Ishq as ontological force connects Iqbal to Ibn ʿArabī and Ṣadrā (Layer VI): all three identify a force beyond reason — love (ishq/maḥabba) — as the ontological driving principle of creation's movement toward God. Iqbal's ishq, Ibn ʿArabī's maḥabba, and Ṣadrā's substantial motion are three articulations of the same reality: the universe is structured as a longing return to its divine source. Walāya is the institutional form of this cosmic ishq.

IQ-07 Iqbal Layer VI
Source: Reconstruction · Iqbal's Insān-e-Kāmil = active historical agent
Premises
  • Western modernity's critique of Islamic civilization: Muslims are passive fatalists who leave everything to God's will
  • Iqbal's counter: the Quranic human is God's khalīfa (vicegerent) — an active agent who shapes history in accordance with divine norms
  • The Insān-e-Kāmil in Iqbal is not Ibn ʿArabī's passive mirror — Iqbal's Perfect Man is an active historical agent who changes civilizations
Conclusion

Active Insān-e-Kāmil: Iqbal's correction of Ibn ʿArabī's Perfect Man doctrine. The Perfect Man is not merely the mirror of divine names — he is the active civilizational agent who enforces divine norms in history (Layer II pattern). Imam Ḥusayn at Karbala is Iqbal's model: the active Insān-e-Kāmil who changed the civilizational trajectory through a single act. The Khorasani Army's institutional role is the collective Insān-e-Kāmil in present institutional form.

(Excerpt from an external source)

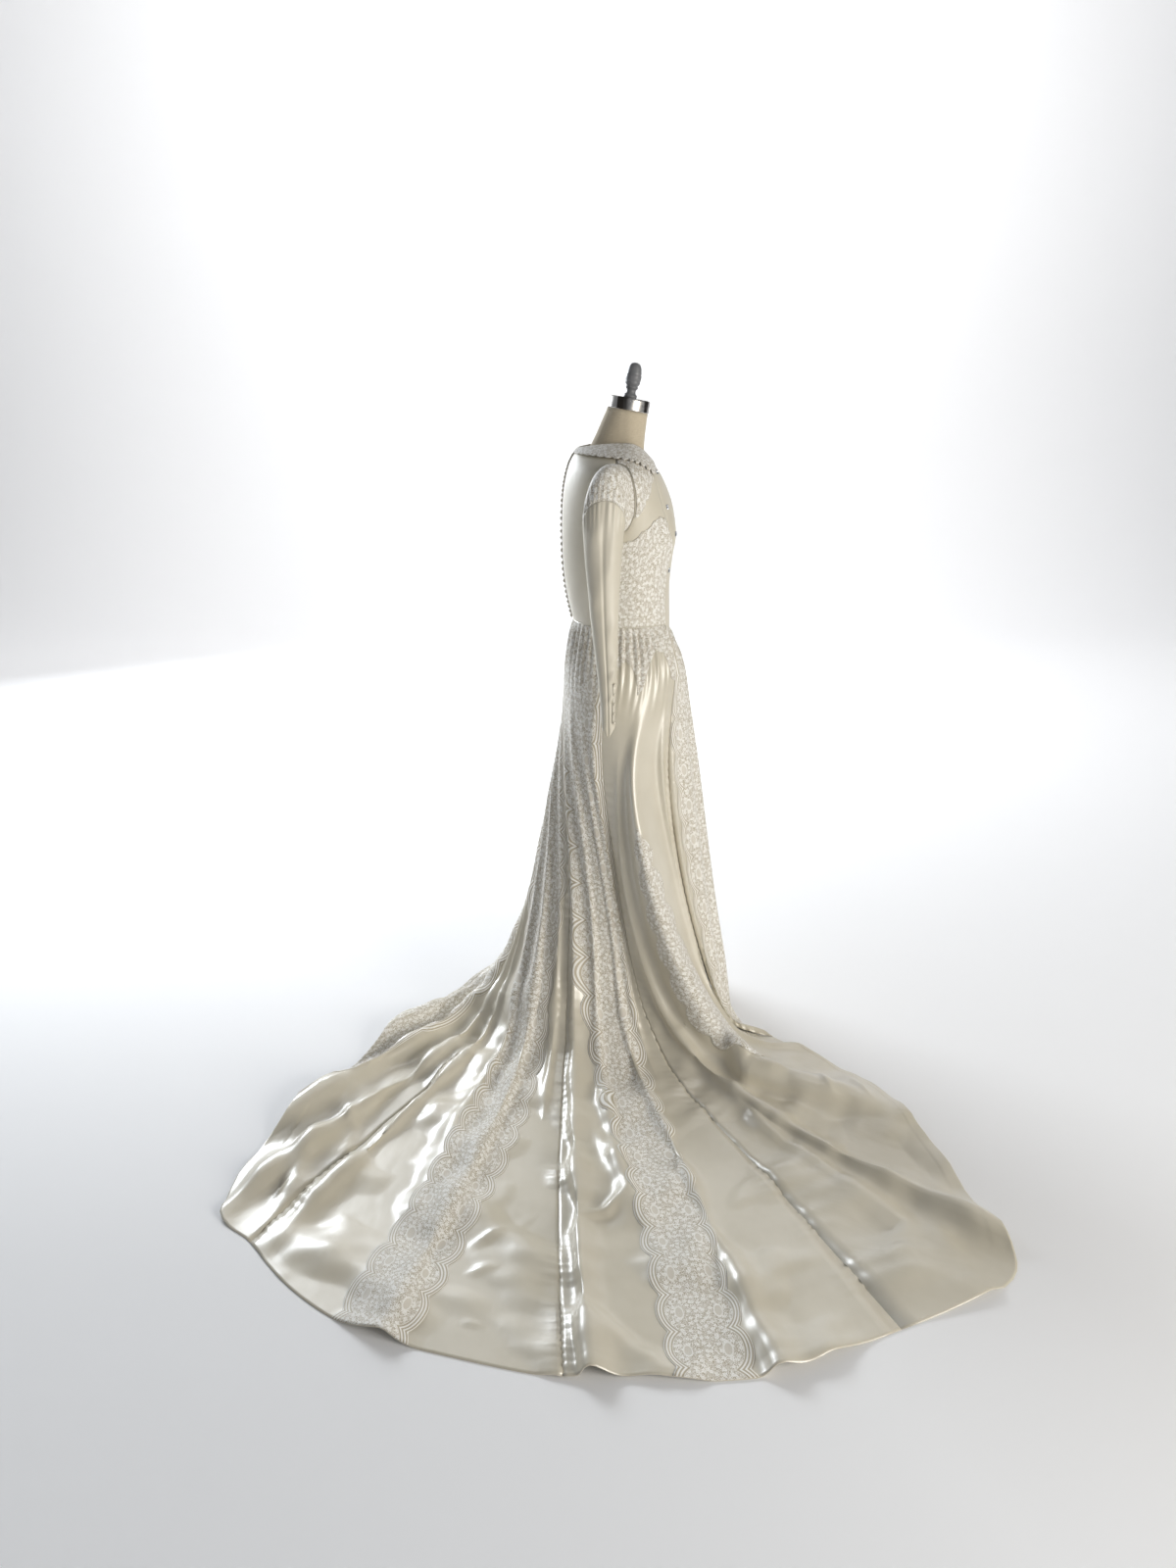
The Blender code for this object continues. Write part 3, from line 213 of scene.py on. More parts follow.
def ringed(table, share, level):
    """A point of a body of rings, with the cups of the bust raised on it."""
    rows = np.array(table)
    turn = -2 * math.pi * share
    cos, sin = np.cos(turn), np.sin(turn)
    forward = (cos > 0)[None, :]
    front, front_z, back, back_z, side, side_z = (rows[:, column][:, None] for column in range(6))
    x = np.where(forward, front, -back) * cos
    y = side * sin
    z = side_z * sin**2 + np.where(forward, front_z, back_z) * cos**2
    point = along_rows(np.stack([x, y, z], axis=2), level)
    angle = np.mod(turn + math.pi, 2 * math.pi) - math.pi
    off_angle = (np.abs(angle) - CUP_ANGLE) / CUP_SPREAD[0]
    off_height = (point[:, 2] - CUP_HEIGHT) / CUP_SPREAD[1]
    rise = CUP_RISE * np.exp(-(off_angle**2) - off_height**2)
    return point + np.stack([cos * rise, sin * rise, 0 * rise], axis=1)


def shaped(form, *places):
    """A form's points for grids of places, as a grid of points."""
    shape = np.broadcast_shapes(*(place.shape for place in places))
    flat = [np.broadcast_to(place, shape).ravel().astype(float) for place in places]
    return form(*flat).reshape(*shape, 3)


def grid_facing(points, flip=False):
    """Unit normals of a grid of points, across by down."""
    out = unit(np.cross(np.gradient(points, axis=1), np.gradient(points, axis=0)))
    return -out if flip else out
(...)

Iqbal's Vocabulary in the SCRA Architecture

Iqbal is the SCRA's Layer III-VII linguistic bridge. His Millat = Shariati's Umma = SCRA's Islamic Civilization. His Khorasan = SCRA's Khorasani walāya geography. His Active Insān-e-Kāmil = SCRA's Layer VII institutional forms. His ijtihad theology = the intellectual resistance to Ba'alist compliance. Every major SCRA Layer III-VII analytical move has an Iqbal articulation — he anticipated the entire argument chain in poetic-philosophical form, working from 1905 (Asrar-e-Khudi) to 1938 (Armughan-e-Hijaz).